To avoid a blank page, draft the skeleton, then edit by hand. If a fast scaffold helps, draft an ai marketing strategy to frame goals at the top, audience notes, channel picks, and KPIs. Keep the output tight – rewrite long claims into clear lines, remove any task that cannot start this week, and cap channel count, so each one gets enough care. Add two guardrails now: floors that trigger a test when a metric stays weak for two weeks, and ceilings that prevent overspend when a test spikes. Put the one-pager in your project tool and link tasks back to it, so every ticket maps to a line on the page.

Turn the plan into a 12-week rhythm

Strategy turns into results when it ships on a schedule. Fix a base week and repeat it across twelve weeks, with small tweaks for launches or seasonality. Start each week with one flagship asset that answers a real question for the chosen audience.
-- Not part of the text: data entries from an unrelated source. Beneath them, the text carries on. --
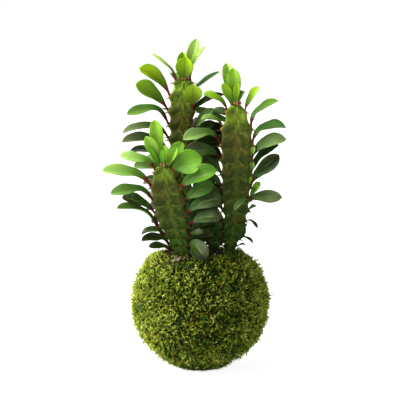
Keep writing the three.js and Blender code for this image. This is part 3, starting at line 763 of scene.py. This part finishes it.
def lump_blank(detail):
    """An uneven pebble of radius 1."""
    start_piece()
    bpy.ops.mesh.primitive_ico_sphere_add(subdivisions=detail, radius=MM)
    lump = bpy.context.object
    points = points_of(lump)
    uneven = 1 + LUMP_UNEVENNESS * clumps(points * 10, 9, 3)
    place_points(lump, points * uneven[:, None])
    return lump


def turned(shape, count, first):
    """Copies of a shape, each turned its own way."""
    up = unit(centred_draws(count, first))
    side = unit(np.cross(up, centred_draws(count, first + 3)))
    return shape[None] @ np.stack([side, np.cross(up, side), up], 1)


def build_lumps(name, detail, places, sizes, first, material):
    """Copies of a pebble of those sizes at those places."""
    blank = lump_blank(detail)
    copies = turned(points_of(blank), len(sizes), first) * sizes[:, None, None] + places[:, None]
    finish_piece(smooth(gather(name, blank, copies, {})), material, "soil")
    bpy.data.objects.remove(blank)


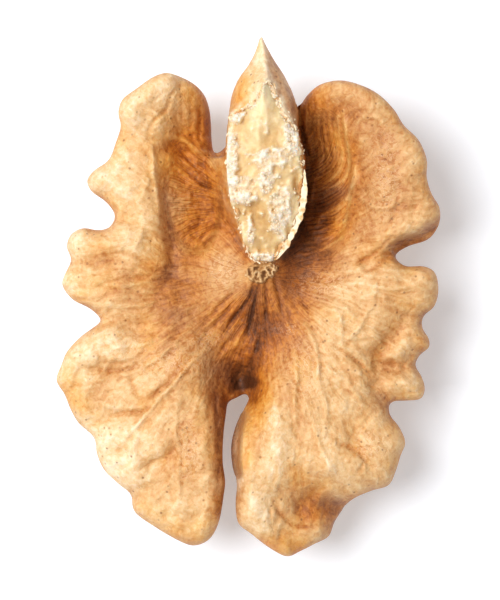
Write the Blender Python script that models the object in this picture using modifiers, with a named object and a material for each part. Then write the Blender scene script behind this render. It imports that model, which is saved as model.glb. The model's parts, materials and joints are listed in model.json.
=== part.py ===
"""Half of a shelled walnut kernel, lying on its convex back with its inner face up.

The half is one grown piece: two lobed wings joined by a narrow bridge, with the pointed
germ between them. The germ's upper side is torn where the other half broke away.
Run it with: blender --background --python part.py

The frame is +X across the wings, +Y towards the germ's tip and +Z up, in metres, with
the origin under the middle of the half, on the surface that it rests on.
"""

import bpy
import numpy as np

MM = 0.001

# Driving dimensions, in millimetres.
LENGTH = 36.3  # from the germ's tip to the lowest lobe
WIDTH = 26.8  # across the wings
BACK_DEPTH = 10.9  # depth of the back's dome at its middle
BACK_FULLNESS = 2.35  # power of the dome's section: 2 is an ellipse, more is boxier
BACK_SPAN = 0.525  # the dome's half axes, as a share of the width and the length
RIM_DROP = 1.5  # how far the inner face rolls down to the rim
RIM_ROLL = 1.35  # how wide that roll is
RIM_WALL = 0.35  # height of the upright band along the rim
BACK_ROLL = 3.2  # how wide the back's own roll is, below the rim
LEAST_WALL = 1.3  # the kernel is nowhere thinner than this, away from the rim
SULCUS_DEPTH = 3.0  # depth of the folds on the back
SULCUS_ROLL = 2.3  # how far the folds' round shoulders reach
FOLD_WANDER = 0.35  # how far a fold strays from its line
FLAT_SPOT = 0.2  # height of the crests that is worn flat where the half rests

GRID = 0.24  # spacing of the first net over the slab
NET = 0.26  # spacing of the final even net
SLAB = 1.2  # half thickness of the slab that the wings are shaped from
TRIANGLES = 9000  # how many the finished piece has
CUTTER_HEIGHT = 10.0  # of the block that cuts the flat spots
WELD_GAP = 0.00001  # in metres: corners this close are one
SOFTENING = 2  # rounds of smoothing after the germ is joined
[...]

Slice that asset into smaller pieces for reach – a thread, a short post, a chart – and support it with one email that drives a single action.

  • Mon – publish one deep piece and include a simple visual.
  • Tue – repurpose into one thread and one short post.
  • Wed – send one email with a single clear CTA that links back to the asset.
  • Thu – ship a sales/update note with talking points and two slides.
  • Fri – turn the week’s piece into a 60–90-second video or carousel and queue next week’s titles.

Measure what proves movement

Use a small set of numbers that tie to revenue, then set base targets. For email, broad benchmarks put the average click rate around 2.6% across many industries; treat that as a floor to beat, not a ceiling. For landing pages, a wide study shows a 6.6% median conversion rate across 41,000 pages – your niche may sit above or below that mark, but the figure helps spot early motion. Traffic source also matters: landing pages reached from email often convert far better than other channels, in recent reports. Keep copy simple because reading ease tracks with higher conversion; analysis of millions of visits links difficult words with lower conversion and shows stronger performance at lower reading levels. These signals help teams tune inputs weekly and judge outcomes monthly. 

Keep it live and adjust fast

Hold a 15-minute weekly check to review last week’s metrics, ship the next week’s assets, and log one learning. Run a 45-minute monthly review to compare plan to result, drop a weak channel, and scale what works. Use clear thresholds, so choices stay objective: if email CTR stays under 2% across three sends, test offer, subject line, and the first 50 words; if a landing page sits under 3% after 500 visits, test headline clarity, proof placement, and form length. Keep a short change log on the same page – what changed, why it changed, and what happened – so a new teammate can plug in without a status tour. At day ninety, archive the page with final numbers, move the best assets into an evergreen path, and spin a fresh one-pager for the next quarter. The habit is the edge – clear choices, steady shipping, plain words, and proof that work turns into pipeline.